To solve the problem of finding the dimensions of length when the velocity of light (c), Planck's constant (h), and the gravitational constant (G) are taken as fundamental quantities, we can follow these steps: ### Step-by-Step Solution: 1. **Define the Relationship**: We start by expressing length (L) in terms of the fundamental quantities c, h, and G. We can write: \[ L \propto c^x h^y G^z \] where \(x\), \(y\), and \(z\) are the powers to which each fundamental quantity is raised. 2. **Express Dimensions**: We need to express the dimensions of each quantity: - The dimension of velocity of light \(c\) is \([L][T]^{-1}\) or \(L T^{-1}\). - The dimension of Planck's constant \(h\) is \([M][L]^2[T]^{-1}\) or \(M L^2 T^{-1}\). - The dimension of gravitational constant \(G\) is \([M]^{-1}[L]^3[T]^{-2}\) or \(M^{-1} L^3 T^{-2}\). 3. **Set Up the Equation**: Now, substituting these dimensions into our proportionality: \[ [L] = (L T^{-1})^x (M L^2 T^{-1})^y (M^{-1} L^3 T^{-2})^z \] This expands to: \[ [L] = L^x T^{-x} \cdot M^y L^{2y} T^{-y} \cdot M^{-z} L^{3z} T^{-2z} \] Combining the dimensions gives: \[ [L] = M^{y - z} L^{x + 2y + 3z} T^{-x - y - 2z} \] 4. **Equate Dimensions**: Since the left side is just length, its dimensions are \(M^0 L^1 T^0\).
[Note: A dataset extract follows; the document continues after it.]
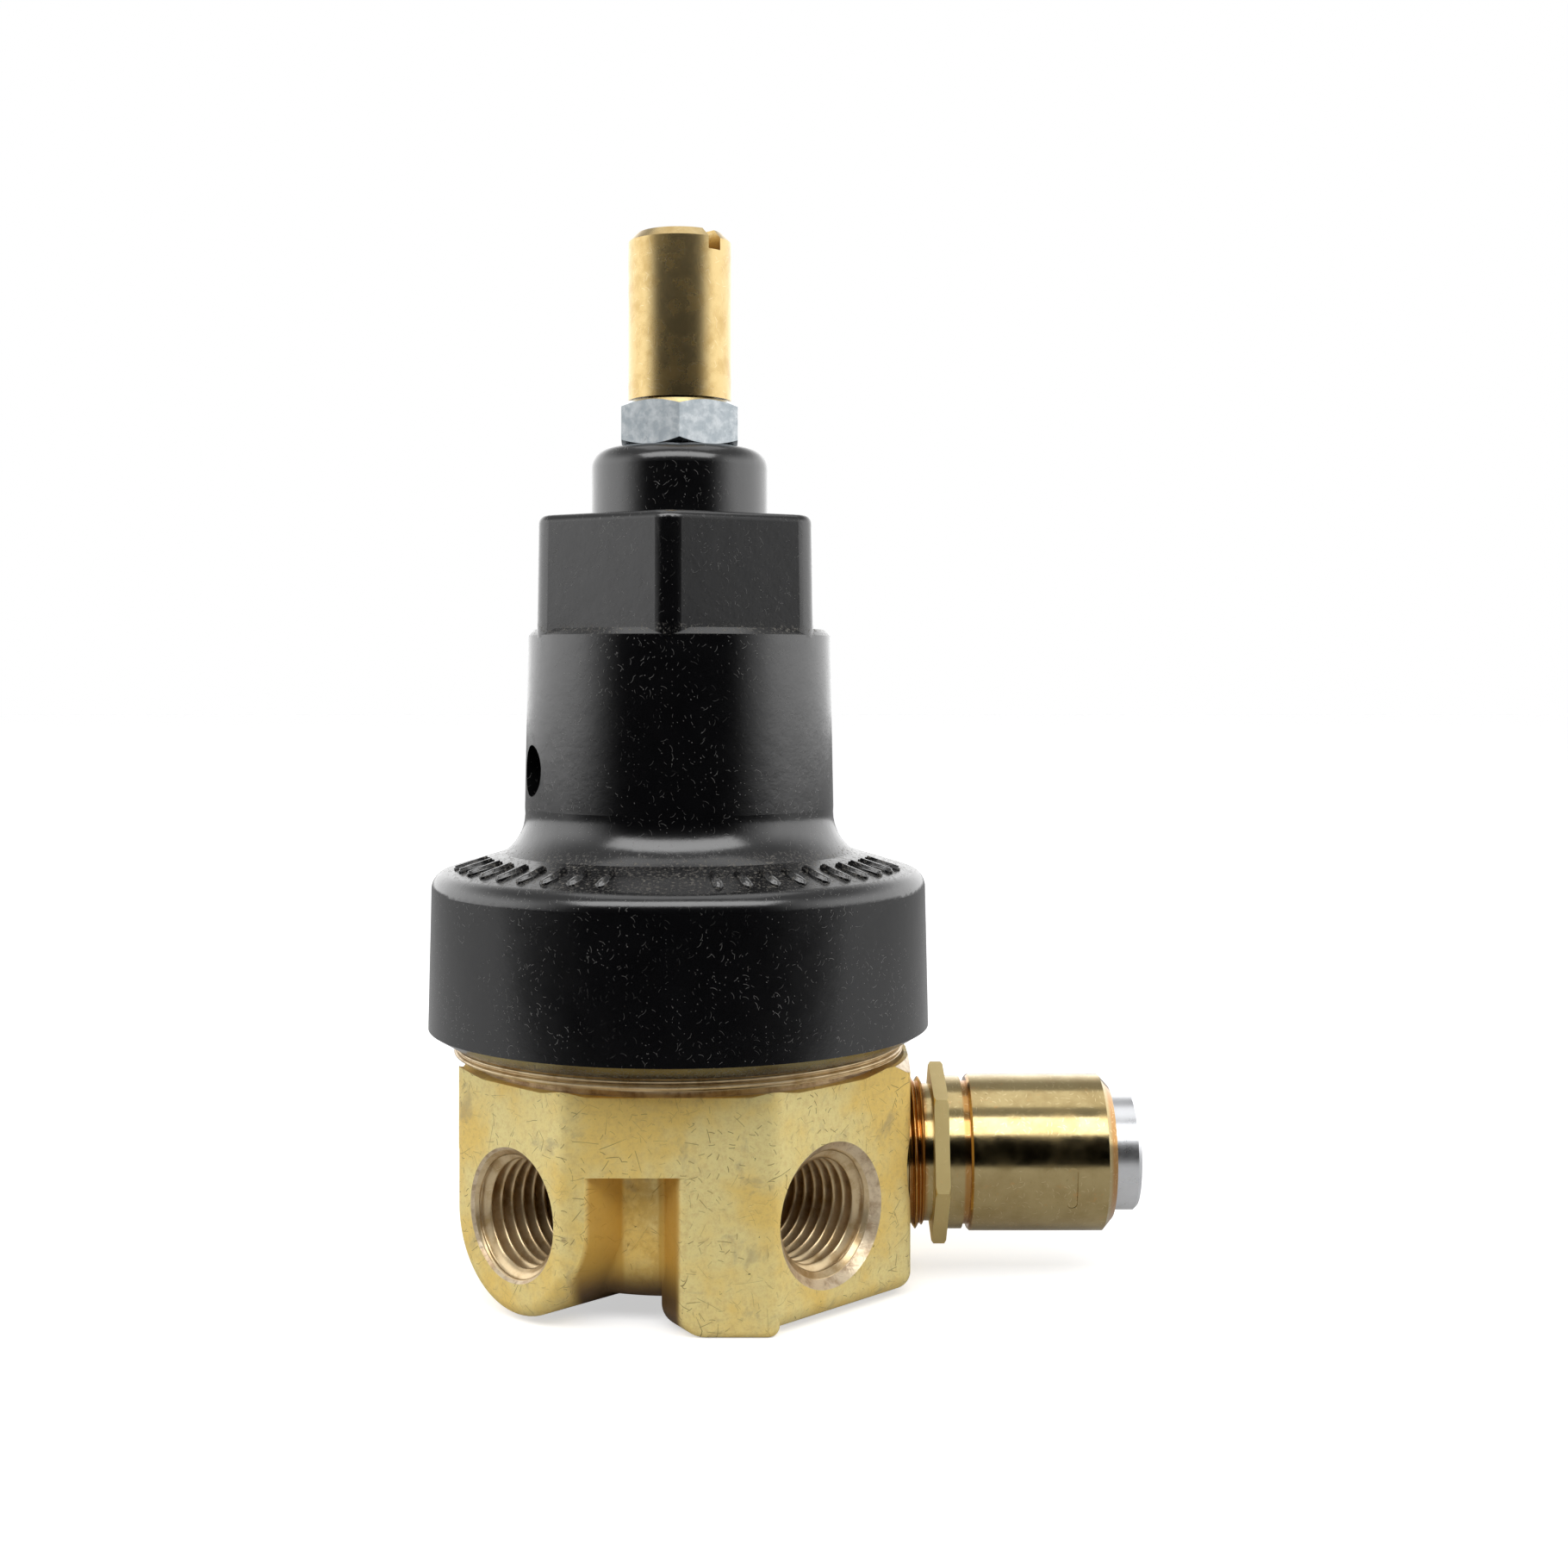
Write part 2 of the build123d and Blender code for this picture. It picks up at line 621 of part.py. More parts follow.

Therefore, we equate the powers: - For mass: \(y - z = 0\) (Equation 1) - For length: \(x + 2y + 3z = 1\) (Equation 2) - For time: \(-x - y - 2z = 0\) (Equation 3) 5. **Solve the Equations**: From Equation 1, we have \(y = z\). Substituting \(y = z\) into Equations 2 and 3: - Equation 2 becomes \(x + 2y + 3y = 1\) or \(x + 5y = 1\) (Equation 4) - Equation 3 becomes \(-x - y - 2y = 0\) or \(-x - 3y = 0\) or \(x = -3y\) (Equation 5) Now substituting \(x = -3y\) into Equation 4: \[ -3y + 5y = 1 \implies 2y = 1 \implies y = \frac{1}{2} \] Then from \(y = z\), we have \(z = \frac{1}{2}\). Now substituting \(y\) back into Equation 5: \[ x = -3 \cdot \frac{1}{2} = -\frac{3}{2} \] 6. **Final Expression**: Now substituting \(x\), \(y\), and \(z\) back into the original proportionality: \[ L \propto c^{-\frac{3}{2}} h^{\frac{1}{2}} G^{\frac{1}{2}} \] This gives: \[ L = \sqrt{\frac{h G}{c^3}} \] ### Conclusion: Thus, the dimensions of length in terms of the fundamental quantities \(c\), \(h\), and \(G\) is: \[ L = \sqrt{\frac{h G}{c^3}} \]